You know the expression "swan song." So that was it: our swan song. We were young and reckless. We were just joking that this was the end of it all. There was no actual authority. At that moment, in terms of the level of democracy, you could do anything. There was no control. It would have been great if it could have remained that way. There were all these new radio stations starting up. There were lots of initiatives from a young generation full of vision. We felt that we had already become part of the so-called democratic free world. But of course we weren't.

This was 1990-1991?

This was 1989, as I recall. The best was when Miles Davis had a concert in Ljubljana, which I believe was his last tour. And the cost of the tickets was for the first time probably on the international level. It was a lot of money, but I wanted to see him, so what the hell. In the 1980s and 1990s, Ljubljana was much more exciting than today in terms of culture. And it was always beautiful to travel from Zagreb to Ljubljana. Sometimes you had more fun in the car, of course, than in the concert! For many reasons, this concert was sort of a cosmic experience for me. And in the middle of the concert, I was thinking, "My god, if I had been a little stingier, I wouldn't be having this experience." I realized that this is something that no money can buy. You cannot name the value of that experience.

I saw Ravi Shankar in Moscow in 1985. I had that same experience.

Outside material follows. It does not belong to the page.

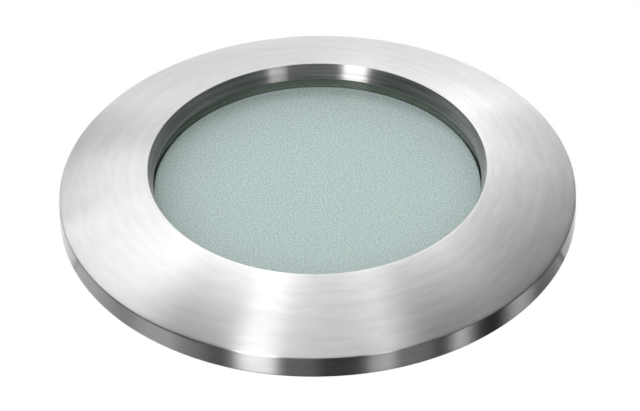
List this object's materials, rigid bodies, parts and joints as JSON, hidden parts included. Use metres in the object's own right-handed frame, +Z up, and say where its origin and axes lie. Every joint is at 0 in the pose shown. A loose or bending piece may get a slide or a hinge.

Despite all these hardships that we lived through, especially the economic changes like the shortages and hyperinflation, actually the social life was better in a way because we still didn't have any concept of the value of money. On a personal level, I believe it is good. But unfortunately without that concept, society has a lot of problems!

We used to go to restaurants with piles of bills in order to pay for the food. We were young and we were very cocky in comparison to the rest of the Eastern bloc. Everything was cheap for us whenever we would go to Budapest, to Brno. We would, of course, get drunk, insult people, throw money around. Now I'm a bit ashamed of this.

But as I told you, we really got it in the 1990s. That was payback time.